_EXERCISE GOAL:_ Repeat each line exactly as it is written.

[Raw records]

──────

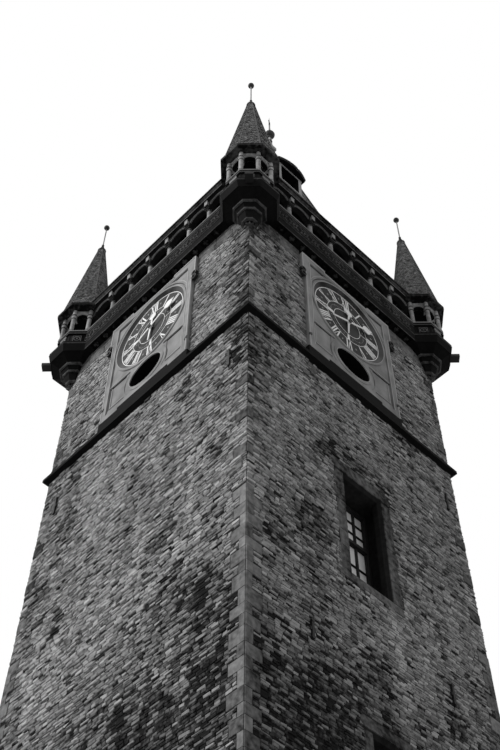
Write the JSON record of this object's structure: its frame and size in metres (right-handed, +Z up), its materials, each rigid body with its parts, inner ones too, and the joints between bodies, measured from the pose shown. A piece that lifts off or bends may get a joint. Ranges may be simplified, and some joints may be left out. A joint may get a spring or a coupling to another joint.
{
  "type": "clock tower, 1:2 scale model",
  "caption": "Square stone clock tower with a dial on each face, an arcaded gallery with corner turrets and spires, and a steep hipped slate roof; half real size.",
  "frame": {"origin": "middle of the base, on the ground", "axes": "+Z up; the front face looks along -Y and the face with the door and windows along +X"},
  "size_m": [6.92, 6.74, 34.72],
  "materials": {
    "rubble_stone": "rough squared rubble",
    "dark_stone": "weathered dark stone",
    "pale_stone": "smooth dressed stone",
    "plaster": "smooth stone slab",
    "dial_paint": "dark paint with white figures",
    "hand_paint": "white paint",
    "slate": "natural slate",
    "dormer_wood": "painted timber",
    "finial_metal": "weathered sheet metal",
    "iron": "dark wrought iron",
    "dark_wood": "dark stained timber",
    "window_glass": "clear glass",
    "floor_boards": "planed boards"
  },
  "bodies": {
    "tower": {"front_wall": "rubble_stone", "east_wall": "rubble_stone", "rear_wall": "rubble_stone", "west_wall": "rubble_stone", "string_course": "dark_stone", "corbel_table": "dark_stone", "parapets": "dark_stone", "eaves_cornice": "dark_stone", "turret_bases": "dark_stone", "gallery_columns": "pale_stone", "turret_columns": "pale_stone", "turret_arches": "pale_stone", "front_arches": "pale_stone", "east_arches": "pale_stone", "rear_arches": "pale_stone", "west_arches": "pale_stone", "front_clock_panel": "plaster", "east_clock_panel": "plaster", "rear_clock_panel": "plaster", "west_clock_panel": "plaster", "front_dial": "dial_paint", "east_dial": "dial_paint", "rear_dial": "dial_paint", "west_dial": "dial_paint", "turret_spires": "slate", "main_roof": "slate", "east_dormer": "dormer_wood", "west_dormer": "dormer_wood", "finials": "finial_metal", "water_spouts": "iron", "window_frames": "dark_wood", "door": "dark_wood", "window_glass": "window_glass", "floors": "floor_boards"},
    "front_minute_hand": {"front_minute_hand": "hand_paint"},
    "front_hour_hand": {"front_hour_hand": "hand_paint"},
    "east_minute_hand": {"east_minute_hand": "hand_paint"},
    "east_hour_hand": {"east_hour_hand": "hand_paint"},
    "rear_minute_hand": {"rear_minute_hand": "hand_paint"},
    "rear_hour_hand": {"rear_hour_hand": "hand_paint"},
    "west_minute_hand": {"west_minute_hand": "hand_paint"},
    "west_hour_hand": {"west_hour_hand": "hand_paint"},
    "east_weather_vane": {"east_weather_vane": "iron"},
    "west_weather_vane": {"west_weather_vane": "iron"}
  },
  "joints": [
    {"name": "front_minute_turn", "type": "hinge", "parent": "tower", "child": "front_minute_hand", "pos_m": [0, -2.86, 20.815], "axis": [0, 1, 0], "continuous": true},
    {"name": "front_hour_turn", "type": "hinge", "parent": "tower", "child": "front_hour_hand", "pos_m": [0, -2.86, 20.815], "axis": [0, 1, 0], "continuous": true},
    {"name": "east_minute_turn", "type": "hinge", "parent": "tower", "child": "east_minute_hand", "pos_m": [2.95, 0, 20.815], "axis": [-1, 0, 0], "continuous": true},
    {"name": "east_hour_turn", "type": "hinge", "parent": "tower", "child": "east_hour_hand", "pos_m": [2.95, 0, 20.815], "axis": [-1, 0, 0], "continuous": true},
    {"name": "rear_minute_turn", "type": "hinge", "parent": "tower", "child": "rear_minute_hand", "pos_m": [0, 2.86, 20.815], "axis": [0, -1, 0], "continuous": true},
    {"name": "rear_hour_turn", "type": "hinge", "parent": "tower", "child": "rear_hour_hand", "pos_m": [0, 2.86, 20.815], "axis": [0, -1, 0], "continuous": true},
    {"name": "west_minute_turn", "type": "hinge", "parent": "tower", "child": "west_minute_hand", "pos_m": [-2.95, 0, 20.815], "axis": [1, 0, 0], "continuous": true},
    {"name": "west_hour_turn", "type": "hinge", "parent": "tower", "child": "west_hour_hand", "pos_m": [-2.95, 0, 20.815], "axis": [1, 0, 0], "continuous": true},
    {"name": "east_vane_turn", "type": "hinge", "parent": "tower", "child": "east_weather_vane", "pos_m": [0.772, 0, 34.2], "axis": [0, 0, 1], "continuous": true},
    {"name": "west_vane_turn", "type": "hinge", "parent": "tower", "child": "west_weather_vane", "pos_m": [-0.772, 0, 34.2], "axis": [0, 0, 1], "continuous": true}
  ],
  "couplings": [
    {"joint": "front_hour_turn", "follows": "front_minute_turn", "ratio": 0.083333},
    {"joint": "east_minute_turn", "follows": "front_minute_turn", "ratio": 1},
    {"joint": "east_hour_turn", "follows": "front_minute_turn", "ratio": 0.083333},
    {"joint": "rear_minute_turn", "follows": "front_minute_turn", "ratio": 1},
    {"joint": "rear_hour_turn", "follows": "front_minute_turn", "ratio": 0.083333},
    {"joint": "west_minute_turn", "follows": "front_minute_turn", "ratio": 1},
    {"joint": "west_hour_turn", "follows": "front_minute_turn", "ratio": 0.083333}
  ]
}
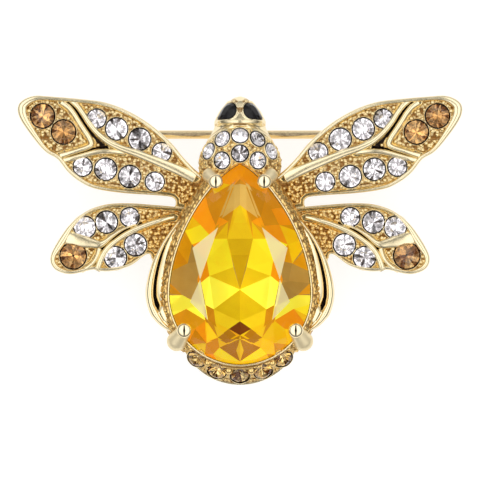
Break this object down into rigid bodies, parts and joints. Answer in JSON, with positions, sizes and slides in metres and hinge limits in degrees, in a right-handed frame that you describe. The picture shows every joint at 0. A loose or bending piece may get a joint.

──────

_RIGHT ANSWER:_
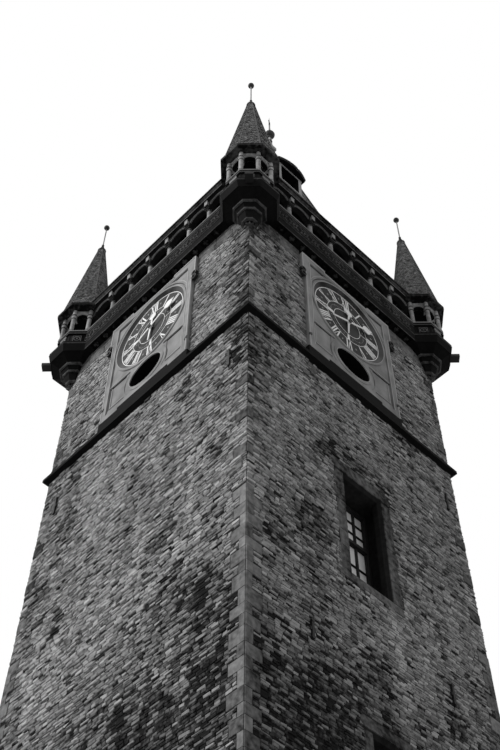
Write the JSON record of this object's structure: its frame and size in metres (right-handed, +Z up), its materials, each rigid body with its parts, inner ones too, and the joints between bodies, measured from the pose shown. A piece that lifts off or bends may get a joint. Ranges may be simplified, and some joints may be left out. A joint may get a spring or a coupling to another joint.
{
  "type": "clock tower, 1:2 scale model",
  "caption": "Square stone clock tower with a dial on each face, an arcaded gallery with corner turrets and spires, and a steep hipped slate roof; half real size.",
  "frame": {"origin": "middle of the base, on the ground", "axes": "+Z up; the front face looks along -Y and the face with the door and windows along +X"},
  "size_m": [6.92, 6.74, 34.72],
  "materials": {
    "rubble_stone": "rough squared rubble",
    "dark_stone": "weathered dark stone",
    "pale_stone": "smooth dressed stone",
    "plaster": "smooth stone slab",
    "dial_paint": "dark paint with white figures",
    "hand_paint": "white paint",
    "slate": "natural slate",
    "dormer_wood": "painted timber",
    "finial_metal": "weathered sheet metal",
    "iron": "dark wrought iron",
    "dark_wood": "dark stained timber",
    "window_glass": "clear glass",
    "floor_boards": "planed boards"
  },
  "bodies": {
    "tower": {"front_wall": "rubble_stone", "east_wall": "rubble_stone", "rear_wall": "rubble_stone", "west_wall": "rubble_stone", "string_course": "dark_stone", "corbel_table": "dark_stone", "parapets": "dark_stone", "eaves_cornice": "dark_stone", "turret_bases": "dark_stone", "gallery_columns": "pale_stone", "turret_columns": "pale_stone", "turret_arches": "pale_stone", "front_arches": "pale_stone", "east_arches": "pale_stone", "rear_arches": "pale_stone", "west_arches": "pale_stone", "front_clock_panel": "plaster", "east_clock_panel": "plaster", "rear_clock_panel": "plaster", "west_clock_panel": "plaster", "front_dial": "dial_paint", "east_dial": "dial_paint", "rear_dial": "dial_paint", "west_dial": "dial_paint", "turret_spires": "slate", "main_roof": "slate", "east_dormer": "dormer_wood", "west_dormer": "dormer_wood", "finials": "finial_metal", "water_spouts": "iron", "window_frames": "dark_wood", "door": "dark_wood", "window_glass": "window_glass", "floors": "floor_boards"},
    "front_minute_hand": {"front_minute_hand": "hand_paint"},
    "front_hour_hand": {"front_hour_hand": "hand_paint"},
    "east_minute_hand": {"east_minute_hand": "hand_paint"},
    "east_hour_hand": {"east_hour_hand": "hand_paint"},
    "rear_minute_hand": {"rear_minute_hand": "hand_paint"},
    "rear_hour_hand": {"rear_hour_hand": "hand_paint"},
    "west_minute_hand": {"west_minute_hand": "hand_paint"},
    "west_hour_hand": {"west_hour_hand": "hand_paint"},
    "east_weather_vane": {"east_weather_vane": "iron"},
    "west_weather_vane": {"west_weather_vane": "iron"}
  },
  "joints": [
    {"name": "front_minute_turn", "type": "hinge", "parent": "tower", "child": "front_minute_hand", "pos_m": [0, -2.86, 20.815], "axis": [0, 1, 0], "continuous": true},
    {"name": "front_hour_turn", "type": "hinge", "parent": "tower", "child": "front_hour_hand", "pos_m": [0, -2.86, 20.815], "axis": [0, 1, 0], "continuous": true},
    {"name": "east_minute_turn", "type": "hinge", "parent": "tower", "child": "east_minute_hand", "pos_m": [2.95, 0, 20.815], "axis": [-1, 0, 0], "continuous": true},
    {"name": "east_hour_turn", "type": "hinge", "parent": "tower", "child": "east_hour_hand", "pos_m": [2.95, 0, 20.815], "axis": [-1, 0, 0], "continuous": true},
    {"name": "rear_minute_turn", "type": "hinge", "parent": "tower", "child": "rear_minute_hand", "pos_m": [0, 2.86, 20.815], "axis": [0, -1, 0], "continuous": true},
    {"name": "rear_hour_turn", "type": "hinge", "parent": "tower", "child": "rear_hour_hand", "pos_m": [0, 2.86, 20.815], "axis": [0, -1, 0], "continuous": true},
    {"name": "west_minute_turn", "type": "hinge", "parent": "tower", "child": "west_minute_hand", "pos_m": [-2.95, 0, 20.815], "axis": [1, 0, 0], "continuous": true},
    {"name": "west_hour_turn", "type": "hinge", "parent": "tower", "child": "west_hour_hand", "pos_m": [-2.95, 0, 20.815], "axis": [1, 0, 0], "continuous": true},
    {"name": "east_vane_turn", "type": "hinge", "parent": "tower", "child": "east_weather_vane", "pos_m": [0.772, 0, 34.2], "axis": [0, 0, 1], "continuous": true},
    {"name": "west_vane_turn", "type": "hinge", "parent": "tower", "child": "west_weather_vane", "pos_m": [-0.772, 0, 34.2], "axis": [0, 0, 1], "continuous": true}
  ],
  "couplings": [
    {"joint": "front_hour_turn", "follows": "front_minute_turn", "ratio": 0.083333},
    {"joint": "east_minute_turn", "follows": "front_minute_turn", "ratio": 1},
    {"joint": "east_hour_turn", "follows": "front_minute_turn", "ratio": 0.083333},
    {"joint": "rear_minute_turn", "follows": "front_minute_turn", "ratio": 1},
    {"joint": "rear_hour_turn", "follows": "front_minute_turn", "ratio": 0.083333},
    {"joint": "west_minute_turn", "follows": "front_minute_turn", "ratio": 1},
    {"joint": "west_hour_turn", "follows": "front_minute_turn", "ratio": 0.083333}
  ]
}
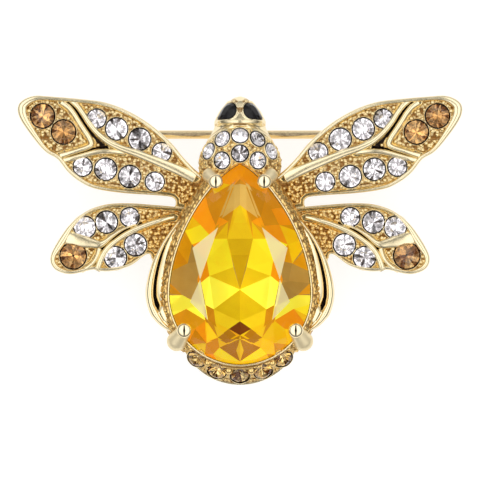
Break this object down into rigid bodies, parts and joints. Answer in JSON, with positions, sizes and slides in metres and hinge limits in degrees, in a right-handed frame that you describe. The picture shows every joint at 0. A loose or bending piece may get a joint.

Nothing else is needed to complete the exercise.